WORK TO BE COMPLETED
Begin with the line that contains "build_posts()", end with the line that contains "obj.matrix_parent_inverse = Matrix.Identity(4)", and extract exactly that stretch of lines.

INPUT FOR THIS TASK
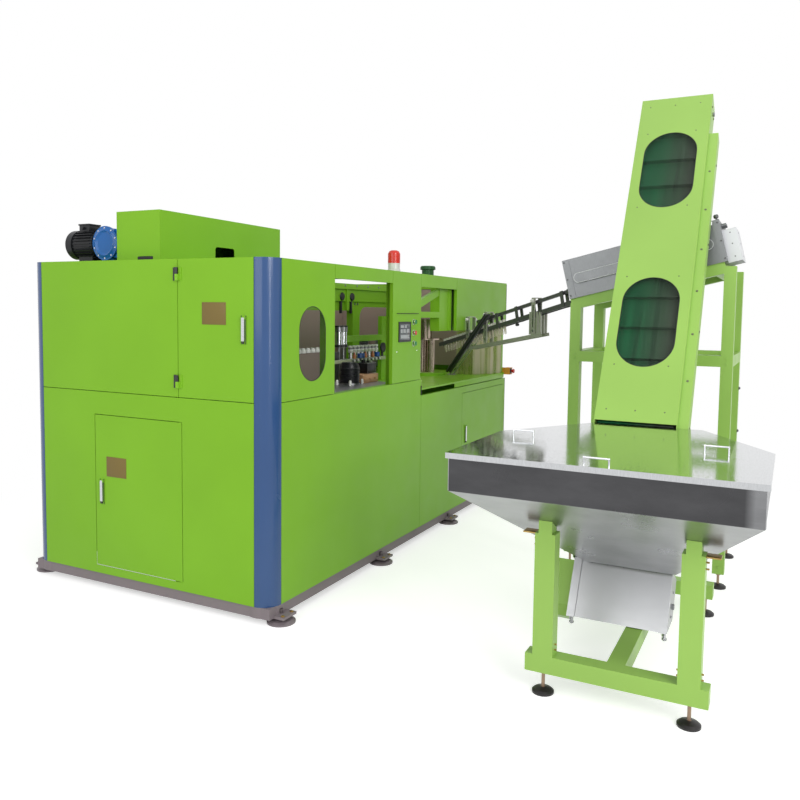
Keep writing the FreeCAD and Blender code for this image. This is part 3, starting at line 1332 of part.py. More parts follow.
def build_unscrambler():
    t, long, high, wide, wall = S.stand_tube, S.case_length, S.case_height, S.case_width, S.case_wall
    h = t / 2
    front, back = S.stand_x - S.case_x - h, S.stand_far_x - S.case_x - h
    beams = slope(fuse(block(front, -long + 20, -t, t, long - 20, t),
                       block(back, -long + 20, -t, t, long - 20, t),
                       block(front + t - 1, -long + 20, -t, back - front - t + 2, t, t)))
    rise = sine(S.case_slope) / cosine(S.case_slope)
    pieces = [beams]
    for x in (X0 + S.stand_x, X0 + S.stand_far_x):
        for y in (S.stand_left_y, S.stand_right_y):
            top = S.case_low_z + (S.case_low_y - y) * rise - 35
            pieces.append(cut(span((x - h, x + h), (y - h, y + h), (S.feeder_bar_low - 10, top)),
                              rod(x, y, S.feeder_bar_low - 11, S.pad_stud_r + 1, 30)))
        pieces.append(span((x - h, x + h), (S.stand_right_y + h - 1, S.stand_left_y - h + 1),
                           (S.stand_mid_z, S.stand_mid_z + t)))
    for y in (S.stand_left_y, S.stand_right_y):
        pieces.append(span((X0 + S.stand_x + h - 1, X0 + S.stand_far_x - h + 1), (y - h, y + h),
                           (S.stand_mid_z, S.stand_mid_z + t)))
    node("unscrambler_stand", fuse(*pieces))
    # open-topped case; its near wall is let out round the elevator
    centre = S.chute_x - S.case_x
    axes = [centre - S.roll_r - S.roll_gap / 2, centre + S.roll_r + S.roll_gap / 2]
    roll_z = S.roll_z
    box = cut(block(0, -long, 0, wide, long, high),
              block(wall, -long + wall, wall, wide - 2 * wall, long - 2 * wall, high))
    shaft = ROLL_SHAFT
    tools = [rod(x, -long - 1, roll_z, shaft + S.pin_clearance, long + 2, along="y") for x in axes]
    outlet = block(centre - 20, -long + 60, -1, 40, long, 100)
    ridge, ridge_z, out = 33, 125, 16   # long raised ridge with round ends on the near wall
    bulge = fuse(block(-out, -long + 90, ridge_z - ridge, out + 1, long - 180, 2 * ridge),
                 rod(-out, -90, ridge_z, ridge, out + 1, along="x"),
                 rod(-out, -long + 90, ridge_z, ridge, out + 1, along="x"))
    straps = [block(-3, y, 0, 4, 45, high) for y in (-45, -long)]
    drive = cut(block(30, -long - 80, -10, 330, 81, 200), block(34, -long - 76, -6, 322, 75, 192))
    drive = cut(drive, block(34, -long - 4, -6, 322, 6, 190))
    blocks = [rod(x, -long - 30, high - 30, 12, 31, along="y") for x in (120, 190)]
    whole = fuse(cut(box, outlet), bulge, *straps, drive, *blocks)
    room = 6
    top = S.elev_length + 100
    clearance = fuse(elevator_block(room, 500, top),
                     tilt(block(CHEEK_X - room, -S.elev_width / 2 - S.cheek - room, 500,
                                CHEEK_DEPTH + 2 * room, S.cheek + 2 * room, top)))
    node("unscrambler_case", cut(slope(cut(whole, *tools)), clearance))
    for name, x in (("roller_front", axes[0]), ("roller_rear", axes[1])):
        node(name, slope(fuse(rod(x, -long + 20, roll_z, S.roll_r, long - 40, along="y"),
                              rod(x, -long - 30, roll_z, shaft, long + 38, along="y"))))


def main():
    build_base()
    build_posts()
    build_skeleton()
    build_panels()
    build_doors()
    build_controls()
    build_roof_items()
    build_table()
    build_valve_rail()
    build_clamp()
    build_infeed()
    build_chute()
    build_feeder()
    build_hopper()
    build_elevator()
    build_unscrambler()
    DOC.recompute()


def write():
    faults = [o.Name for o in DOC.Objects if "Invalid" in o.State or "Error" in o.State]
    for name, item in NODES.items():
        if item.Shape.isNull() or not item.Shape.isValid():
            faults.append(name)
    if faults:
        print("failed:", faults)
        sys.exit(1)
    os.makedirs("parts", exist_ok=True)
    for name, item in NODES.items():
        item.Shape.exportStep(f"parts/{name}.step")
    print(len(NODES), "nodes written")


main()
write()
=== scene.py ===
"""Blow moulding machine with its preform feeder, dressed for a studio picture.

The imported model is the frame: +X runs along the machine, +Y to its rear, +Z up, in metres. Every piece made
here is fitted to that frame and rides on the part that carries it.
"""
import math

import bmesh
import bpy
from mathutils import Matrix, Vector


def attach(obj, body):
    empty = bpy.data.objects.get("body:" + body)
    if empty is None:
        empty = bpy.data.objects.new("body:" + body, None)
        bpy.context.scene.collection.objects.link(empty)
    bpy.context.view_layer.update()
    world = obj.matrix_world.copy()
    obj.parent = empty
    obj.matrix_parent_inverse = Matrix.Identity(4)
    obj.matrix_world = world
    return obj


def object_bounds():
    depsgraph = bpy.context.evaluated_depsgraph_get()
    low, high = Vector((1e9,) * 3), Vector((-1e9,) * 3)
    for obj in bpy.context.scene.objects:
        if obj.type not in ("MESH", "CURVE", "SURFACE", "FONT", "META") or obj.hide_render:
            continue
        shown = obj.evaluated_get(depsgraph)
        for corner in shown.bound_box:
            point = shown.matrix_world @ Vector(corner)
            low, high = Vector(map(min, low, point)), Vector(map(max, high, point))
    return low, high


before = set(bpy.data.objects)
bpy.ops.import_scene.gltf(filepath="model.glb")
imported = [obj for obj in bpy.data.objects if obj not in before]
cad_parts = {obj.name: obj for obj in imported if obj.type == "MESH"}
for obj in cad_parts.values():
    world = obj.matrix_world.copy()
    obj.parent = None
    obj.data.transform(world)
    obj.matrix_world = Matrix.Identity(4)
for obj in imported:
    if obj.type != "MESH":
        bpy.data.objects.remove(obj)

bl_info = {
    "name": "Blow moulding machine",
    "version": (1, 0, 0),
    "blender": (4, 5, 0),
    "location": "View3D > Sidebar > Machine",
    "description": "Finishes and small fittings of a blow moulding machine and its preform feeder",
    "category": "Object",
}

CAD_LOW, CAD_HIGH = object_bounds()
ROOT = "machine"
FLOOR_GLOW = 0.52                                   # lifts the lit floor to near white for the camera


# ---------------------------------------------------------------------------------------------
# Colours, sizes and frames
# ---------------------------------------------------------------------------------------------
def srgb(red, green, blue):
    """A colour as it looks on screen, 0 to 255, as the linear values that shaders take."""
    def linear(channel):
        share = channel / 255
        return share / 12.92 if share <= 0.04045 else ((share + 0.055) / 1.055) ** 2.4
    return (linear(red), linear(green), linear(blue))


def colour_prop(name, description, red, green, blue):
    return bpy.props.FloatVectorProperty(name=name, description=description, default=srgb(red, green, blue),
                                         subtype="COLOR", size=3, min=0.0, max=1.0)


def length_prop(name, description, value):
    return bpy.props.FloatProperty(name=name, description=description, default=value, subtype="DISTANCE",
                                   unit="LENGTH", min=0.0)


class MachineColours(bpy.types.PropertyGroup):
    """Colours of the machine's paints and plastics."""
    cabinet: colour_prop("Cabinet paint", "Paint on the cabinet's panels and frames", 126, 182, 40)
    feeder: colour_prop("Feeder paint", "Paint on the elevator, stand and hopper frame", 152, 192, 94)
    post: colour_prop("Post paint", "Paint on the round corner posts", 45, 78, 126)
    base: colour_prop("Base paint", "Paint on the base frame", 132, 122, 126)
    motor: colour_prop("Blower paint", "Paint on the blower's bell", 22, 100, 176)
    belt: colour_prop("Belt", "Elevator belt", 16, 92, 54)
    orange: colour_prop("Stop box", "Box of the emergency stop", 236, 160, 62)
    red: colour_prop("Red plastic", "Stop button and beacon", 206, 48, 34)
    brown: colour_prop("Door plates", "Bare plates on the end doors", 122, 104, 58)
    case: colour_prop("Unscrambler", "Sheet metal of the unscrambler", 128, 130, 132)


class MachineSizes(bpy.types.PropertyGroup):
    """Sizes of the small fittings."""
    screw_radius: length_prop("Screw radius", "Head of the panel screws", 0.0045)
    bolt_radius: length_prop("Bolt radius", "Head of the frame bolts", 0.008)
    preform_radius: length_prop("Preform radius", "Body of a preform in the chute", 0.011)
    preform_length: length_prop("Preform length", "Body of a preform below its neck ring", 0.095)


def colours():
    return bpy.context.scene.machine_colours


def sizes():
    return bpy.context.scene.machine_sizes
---
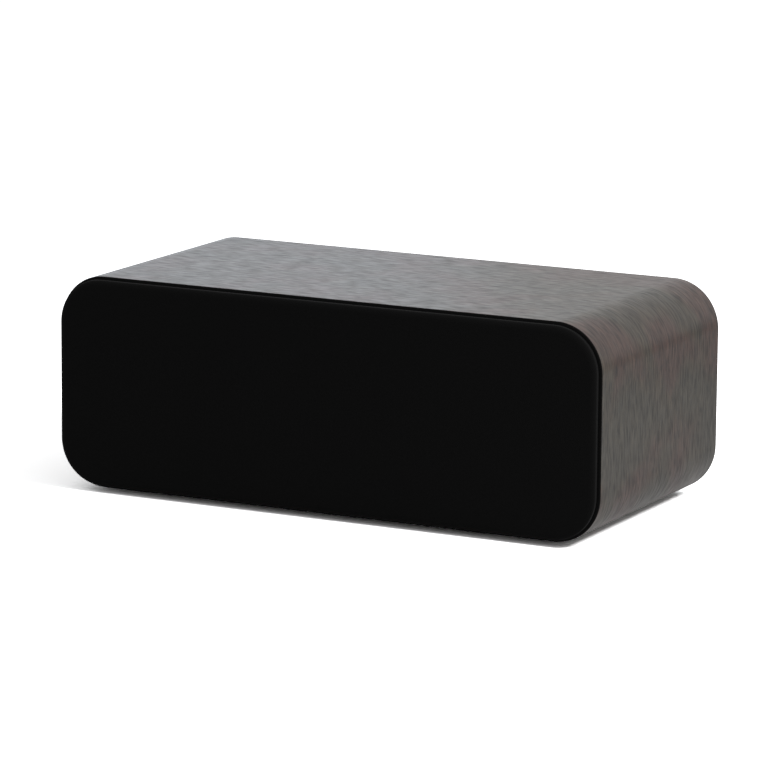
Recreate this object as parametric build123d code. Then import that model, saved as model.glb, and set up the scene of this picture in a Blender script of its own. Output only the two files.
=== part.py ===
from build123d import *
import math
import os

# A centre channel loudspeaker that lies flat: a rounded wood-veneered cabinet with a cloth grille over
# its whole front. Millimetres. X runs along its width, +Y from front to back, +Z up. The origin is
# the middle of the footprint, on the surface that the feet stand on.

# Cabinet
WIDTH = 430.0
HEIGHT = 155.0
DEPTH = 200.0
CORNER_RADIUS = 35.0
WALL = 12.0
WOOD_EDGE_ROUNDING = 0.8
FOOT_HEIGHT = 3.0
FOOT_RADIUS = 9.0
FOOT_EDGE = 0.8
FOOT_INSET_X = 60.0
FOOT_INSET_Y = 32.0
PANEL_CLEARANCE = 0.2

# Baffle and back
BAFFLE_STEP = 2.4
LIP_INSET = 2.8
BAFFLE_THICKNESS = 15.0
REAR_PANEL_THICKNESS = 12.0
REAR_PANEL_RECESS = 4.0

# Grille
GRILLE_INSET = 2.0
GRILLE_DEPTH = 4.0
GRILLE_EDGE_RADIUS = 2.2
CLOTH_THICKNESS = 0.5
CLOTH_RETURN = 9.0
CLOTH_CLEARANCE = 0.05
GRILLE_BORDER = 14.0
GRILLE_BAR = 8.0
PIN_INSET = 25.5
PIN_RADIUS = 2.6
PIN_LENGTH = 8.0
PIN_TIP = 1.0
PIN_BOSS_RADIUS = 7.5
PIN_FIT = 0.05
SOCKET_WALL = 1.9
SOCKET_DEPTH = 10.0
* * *
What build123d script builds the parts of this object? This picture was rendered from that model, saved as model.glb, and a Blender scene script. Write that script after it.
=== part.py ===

RIGHT ANSWER
    build_posts()
    build_skeleton()
    build_panels()
    build_doors()
    build_controls()
    build_roof_items()
    build_table()
    build_valve_rail()
    build_clamp()
    build_infeed()
    build_chute()
    build_feeder()
    build_hopper()
    build_elevator()
    build_unscrambler()
    DOC.recompute()


def write():
    faults = [o.Name for o in DOC.Objects if "Invalid" in o.State or "Error" in o.State]
    for name, item in NODES.items():
        if item.Shape.isNull() or not item.Shape.isValid():
            faults.append(name)
    if faults:
        print("failed:", faults)
        sys.exit(1)
    os.makedirs("parts", exist_ok=True)
    for name, item in NODES.items():
        item.Shape.exportStep(f"parts/{name}.step")
    print(len(NODES), "nodes written")


main()
write()
=== scene.py ===
"""Blow moulding machine with its preform feeder, dressed for a studio picture.

The imported model is the frame: +X runs along the machine, +Y to its rear, +Z up, in metres. Every piece made
here is fitted to that frame and rides on the part that carries it.
"""
import math

import bmesh
import bpy
from mathutils import Matrix, Vector


def attach(obj, body):
    empty = bpy.data.objects.get("body:" + body)
    if empty is None:
        empty = bpy.data.objects.new("body:" + body, None)
        bpy.context.scene.collection.objects.link(empty)
    bpy.context.view_layer.update()
    world = obj.matrix_world.copy()
    obj.parent = empty
    obj.matrix_parent_inverse = Matrix.Identity(4)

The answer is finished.